Of number and amount, a great number, great quantity, abundance, great amount: copiarum, Nep. Dat. 1: fructuum, Cic. Agr. 2, 35, 95: pecuniae, id. Rosc. Am. 7, 20: quaestus, id. Verr. 2, 5, 9, § 22.

Trop. In gen., greatness, vastness, extent: magnitudo et vis amoris, Cic. Fam. 2, 7, 2: acerbitatis et odii, id. Deiot. 11, 30: beneficii, id. Fam. 1, 7, 2: periculi, id. Quint. 2, 6: doloris, Plin. 25, 3, 7, § 24: ingenii, id. 25, 2, 3, § 7: animi, greatness of soul, Cic. Part. 23, 81.
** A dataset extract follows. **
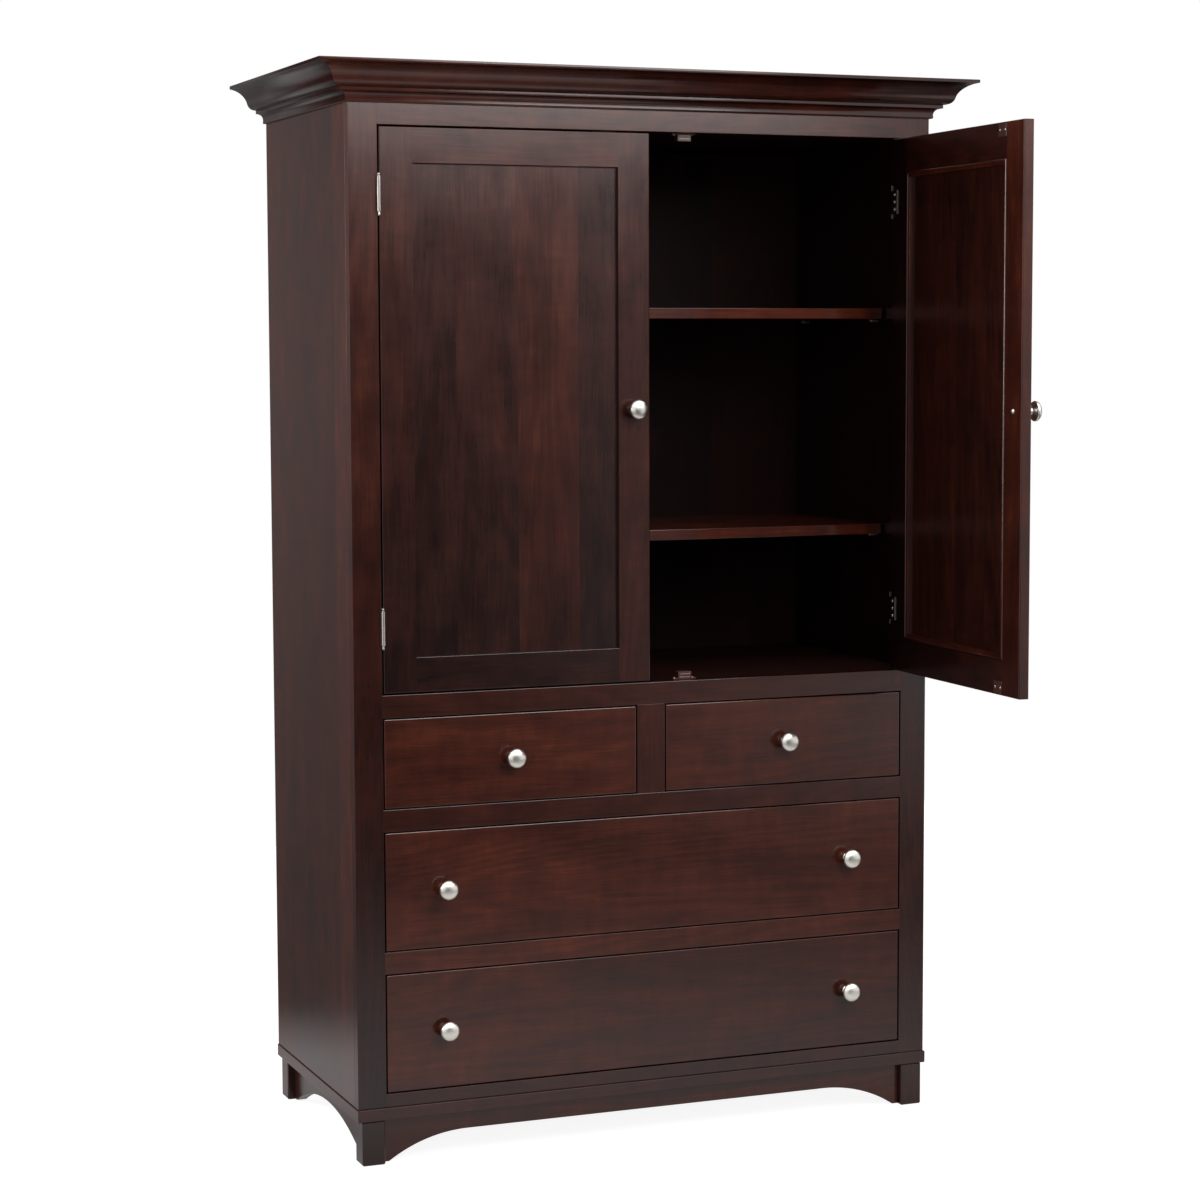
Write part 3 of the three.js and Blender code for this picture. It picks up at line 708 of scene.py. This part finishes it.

Rhetorically: vocis, the strength or compass of the voice, Auct. Her. 3, 11, 20.

Of time: dierum ac noctium magnitudines, length, Plin 36, 10, 15, § 72.

In partic., rank, dignity (post-Aug.): imperatoria, Tac. A. 16, 23: infra tuam magnitudinem, beneath your dignity, id. ib. 14, 54. —Hence, in late Lat., as a title of honor, highness, excellency: magnitudo tua, Cassiod. Var. 9, 13; Cod. Just. 1, 27, 2.